Notably, there is no mention in the legislative history of an intent to allow a defendant to be convicted of two degrees of the same offense. In contrast to the examples cited in the legislative history, which all involve separate acts or multiple victims, the activity constituting different degrees of the same offense here involves the same act and the same victim.

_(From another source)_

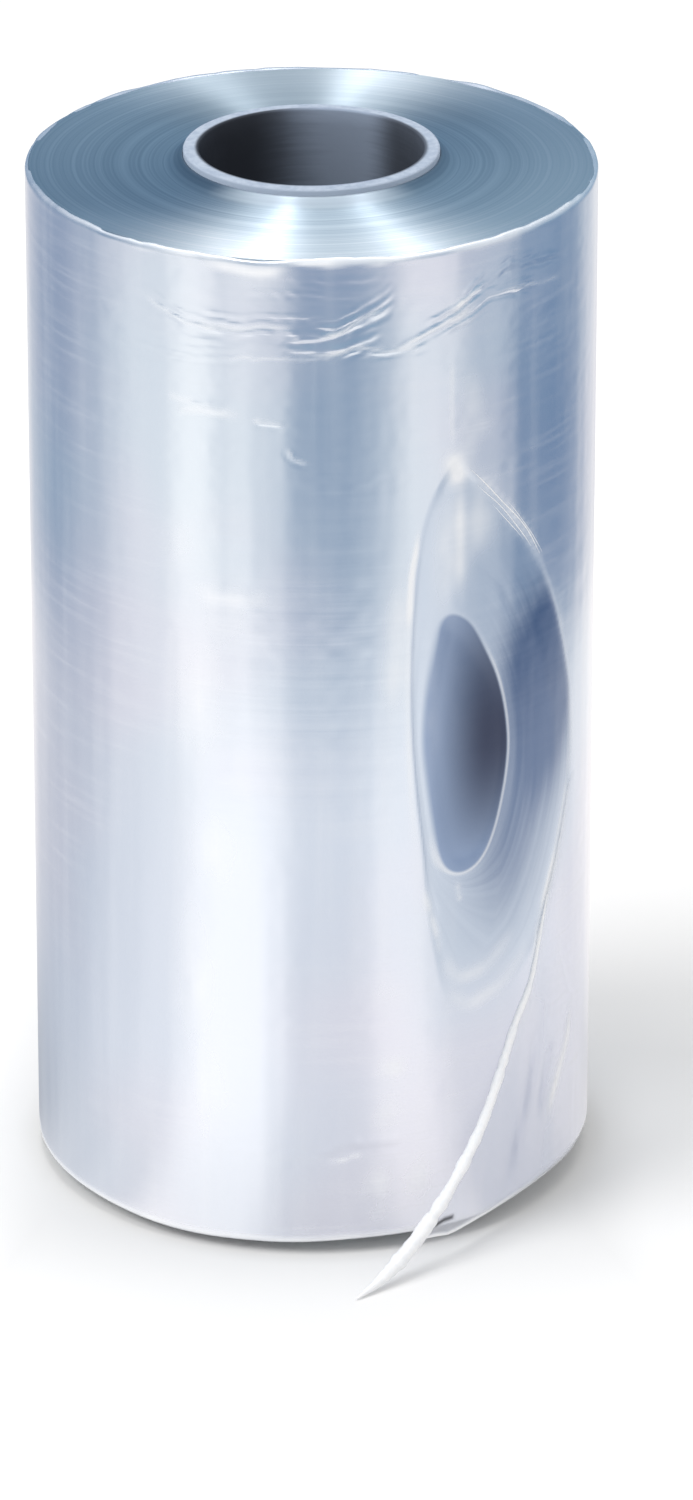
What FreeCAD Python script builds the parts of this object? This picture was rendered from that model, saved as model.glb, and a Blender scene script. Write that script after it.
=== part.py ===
import FreeCAD, Part
import os

# A roll of clear shrink wrap film, standing on end.
# One long web of film is wound tight on a paperboard core. The core stands out a little
# past the film at both ends, so the roll rests on the core. The outermost turns are torn
# open in a lens-shaped window on the front right, with a deeper oval hollow in it, and the
# web's loose end leaves the roll below the window and trails to the ground.
#
# Millimetres. +Z is the roll's axis, and Z = 0 is the surface that the core stands on.
# Azimuth is measured round the axis from the front (-Y) towards +X, in degrees.
# Heights on the film are measured up from its lower edge.

# Core
CORE_BORE_DIAMETER = 76.2
CORE_WALL = 5.4
CORE_STAND_OUT = 5.0

# Wound film
FILM_DIAMETER = 194.0
FILM_WIDTH = 360.0

# Torn window, as seen square on: three bowed edges between a top, a right and a foot point
WINDOW_AZIMUTH = 46.0
WINDOW_DEPTH = 1.0
WINDOW_HEIGHT = 208.0
WINDOW_FOOT_HEIGHT = 76.0
WINDOW_POINTS_OFFSET = 24.0
WINDOW_RIGHT_OFFSET = 42.5
WINDOW_RIGHT_HEIGHT = 152.0
WINDOW_UPPER_BOW = 13.0
WINDOW_LOWER_BOW = 18.0
WINDOW_LEFT_BOW = 19.0

# Oval hollow inside the window
HOLLOW_AZIMUTH = 33.0
HOLLOW_DEPTH = 3.0
HOLLOW_LENGTH = 96.0
HOLLOW_BREADTH = 34.0
HOLLOW_CENTRE_HEIGHT = 181.0

# Loose end of the web: a flat strip that leaves the roll along a tangent, its upper edge
# slanting down to an elbow and then sweeping along the ground to a blunt tip
TAIL_AZIMUTH = 49.0
TAIL_THICKNESS = 0.6
TAIL_LENGTH = 90.0
TAIL_ROOT_HEIGHT = 80.0
TAIL_EDGE_BOW = 1.0
TAIL_ELBOW_LENGTH = 46.0
TAIL_ELBOW_HEIGHT = 13.0
TAIL_SWEEP_BOW = 4.0
TAIL_FOOT_LENGTH = 40.0
TAIL_TIP_BREADTH = 1.2
TAIL_TIP_CLEARANCE = 0.3

# The strip merges with the film: its outer face lies this far under the film's surface,
# and its root reaches this far past the line where it leaves
TAIL_SINK = 0.05
TAIL_ROOT_OVERLAP = 2.0

# Takes a cutting tool clear of the surface that it cuts
TOOL_MARGIN = 1.0

# Worked out from the sizes above
core_bore_radius = CORE_BORE_DIAMETER / 2
core_outer_radius = core_bore_radius + CORE_WALL
core_length = FILM_WIDTH + 2 * CORE_STAND_OUT
film_radius = FILM_DIAMETER / 2
film_bottom = CORE_STAND_OUT


def tube(outer_radius, inner_radius, bottom, length):
    base = FreeCAD.Vector(0, 0, bottom)
    outside = Part.makeCylinder(outer_radius, length, base)
    inside = Part.makeCylinder(inner_radius, length, base)
    return outside.cut(inside)


def on_front(x, height, distance):
    """A point of an outline that faces the front, at a distance from the roll's axis."""
    return FreeCAD.Vector(x, -distance, film_bottom + height)


def bowed(start, end, bow):
    """An arc from start to end. Its middle stands off the chord by bow, to the left of the
    way from start to end as seen from the front."""
    chord = end - start
    across = FreeCAD.Vector(-chord.z, 0, chord.x).normalize()
    middle = (start + end) * 0.5 + across * bow
    return Part.Arc(start, middle, end).toShape()


def turned_to(azimuth, shape):
    """A shape made facing the front, turned round the roll's axis to an azimuth."""
    shape.rotate(FreeCAD.Vector(0, 0, 0), FreeCAD.Vector(0, 0, 1), azimuth)
    return shape


def pocket(azimuth, outline, depth):
    """What an outline cuts out of the film's surface, to an even depth."""
    prism = Part.Face(Part.Wire(outline)).extrude(FreeCAD.Vector(0, film_radius / 2, 0))
    skin = tube(film_radius + TOOL_MARGIN, film_radius - depth, film_bottom, FILM_WIDTH)
    return turned_to(azimuth, prism).common(skin)


def torn_window():
    distance = film_radius + TOOL_MARGIN
    top_height = WINDOW_FOOT_HEIGHT + WINDOW_HEIGHT
    top = on_front(-WINDOW_POINTS_OFFSET, top_height, distance)
    right = on_front(WINDOW_RIGHT_OFFSET, WINDOW_RIGHT_HEIGHT, distance)
    foot = on_front(-WINDOW_POINTS_OFFSET, WINDOW_FOOT_HEIGHT, distance)
    outline = [
        bowed(top, right, WINDOW_UPPER_BOW),
        bowed(right, foot, WINDOW_LOWER_BOW),
        bowed(foot, top, WINDOW_LEFT_BOW),
    ]
    return pocket(WINDOW_AZIMUTH, outline, WINDOW_DEPTH)


def oval_hollow():
    distance = film_radius + TOOL_MARGIN
    centre = on_front(0, HOLLOW_CENTRE_HEIGHT, distance)
    top = on_front(0, HOLLOW_CENTRE_HEIGHT + HOLLOW_LENGTH / 2, distance)
    side = on_front(HOLLOW_BREADTH / 2, HOLLOW_CENTRE_HEIGHT, distance)
    ellipse = Part.Ellipse(top, side, centre).toShape()
    return pocket(HOLLOW_AZIMUTH, [ellipse], HOLLOW_DEPTH)


def loose_end():
    distance = film_radius - TAIL_SINK
    tip_height = TAIL_TIP_CLEARANCE - film_bottom
    root_low = on_front(TAIL_ROOT_OVERLAP, 0, distance)
    root_high = on_front(TAIL_ROOT_OVERLAP, TAIL_ROOT_HEIGHT, distance)
    elbow = on_front(-TAIL_ELBOW_LENGTH, TAIL_ELBOW_HEIGHT, distance)
    tip_high = on_front(-TAIL_LENGTH, tip_height + TAIL_TIP_BREADTH, distance)
    tip_low = on_front(-TAIL_LENGTH, tip_height, distance)
    foot = on_front(-TAIL_FOOT_LENGTH, 0, distance)
    outline = [
        Part.makeLine(root_low, root_high),
        bowed(root_high, elbow, -TAIL_EDGE_BOW),
        bowed(elbow, tip_high, TAIL_SWEEP_BOW),
        Part.makeLine(tip_high, tip_low),
        Part.makeLine(tip_low, foot),
        Part.makeLine(foot, root_low),
    ]
    strip = Part.Face(Part.Wire(outline)).extrude(FreeCAD.Vector(0, TAIL_THICKNESS, 0))
    return turned_to(TAIL_AZIMUTH, strip)


def core():
    """A plain paperboard tube, cut square at both ends."""
    return tube(core_outer_radius, core_bore_radius, 0, core_length)


def film():
    """The wound web, one solid from its first turn on the core to its loose end."""
    wound = tube(film_radius, core_outer_radius, film_bottom, FILM_WIDTH)
    torn = wound.cut(torn_window()).cut(oval_hollow())
    return torn.fuse(loose_end()).removeSplitter()


parts = {
    "core": core(),
    "film": film(),
}

os.makedirs("parts", exist_ok=True)
for name, shape in parts.items():
    shape.exportStep(f"parts/{name}.step")
    print(f"{name}: {len(shape.Solids)} solid, valid {shape.isValid()}, {shape.Volume:.0f} mm3")
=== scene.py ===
import math

import bpy
import numpy as np
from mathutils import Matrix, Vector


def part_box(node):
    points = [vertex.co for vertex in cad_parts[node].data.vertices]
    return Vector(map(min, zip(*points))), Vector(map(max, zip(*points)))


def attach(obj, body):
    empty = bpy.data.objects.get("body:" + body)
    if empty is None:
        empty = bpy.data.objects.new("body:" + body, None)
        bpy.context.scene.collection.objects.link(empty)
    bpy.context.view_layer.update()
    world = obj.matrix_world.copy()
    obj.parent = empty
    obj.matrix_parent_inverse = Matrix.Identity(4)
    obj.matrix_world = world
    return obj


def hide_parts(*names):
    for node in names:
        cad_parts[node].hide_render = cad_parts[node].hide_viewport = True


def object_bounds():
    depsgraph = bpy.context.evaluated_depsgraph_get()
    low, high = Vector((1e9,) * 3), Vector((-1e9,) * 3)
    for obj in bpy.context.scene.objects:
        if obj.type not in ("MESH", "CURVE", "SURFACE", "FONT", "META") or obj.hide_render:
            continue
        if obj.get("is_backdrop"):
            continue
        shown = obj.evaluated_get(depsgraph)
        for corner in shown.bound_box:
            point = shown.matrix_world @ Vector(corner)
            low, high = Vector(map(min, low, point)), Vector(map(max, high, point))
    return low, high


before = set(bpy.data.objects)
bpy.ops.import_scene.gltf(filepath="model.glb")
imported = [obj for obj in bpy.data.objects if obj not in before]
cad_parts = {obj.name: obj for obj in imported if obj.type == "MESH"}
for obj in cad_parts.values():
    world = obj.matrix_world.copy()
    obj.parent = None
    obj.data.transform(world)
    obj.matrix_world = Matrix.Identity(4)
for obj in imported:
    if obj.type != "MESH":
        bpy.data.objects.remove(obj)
cad_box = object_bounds()
MM = 0.001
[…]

An interpretation of ORS 161.062(1) allowing convictions for different degrees of the same offense would also be inconsistent with the legislative purpose in establishing degrees of the same offense, which was to provide a penalty structure commensurate with the severity of the actual offense. Commentary to Proposed Oregon Criminal Code 111, 114 (ORS 163.375 and ORS 163.405) (1970). The legislature intended that third degree rape and first degree rape could be alternative charges for a single act, with the person subject to conviction for the more serious. To allow convictions for different degrees of an offense for the same act is not consistent with that intent. Under the majority’s interpretation, a person who stole a gun worth more than $50, but less than $500, could be convicted for both theft in the first degree, ORS 164.055(1)(d), and theft in the second degree, ORS *354164.045(l)(b). A person who forcibly raped a 13-year-old girl would, by that one act, be subject to simultaneous convictions for all three degrees of rape. I do not believe that ORS 161.062 was intended to allow a defendant to be convicted of two degrees of rape and two degrees of sodomy for the same acts. Accordingly, I respectfully dissent.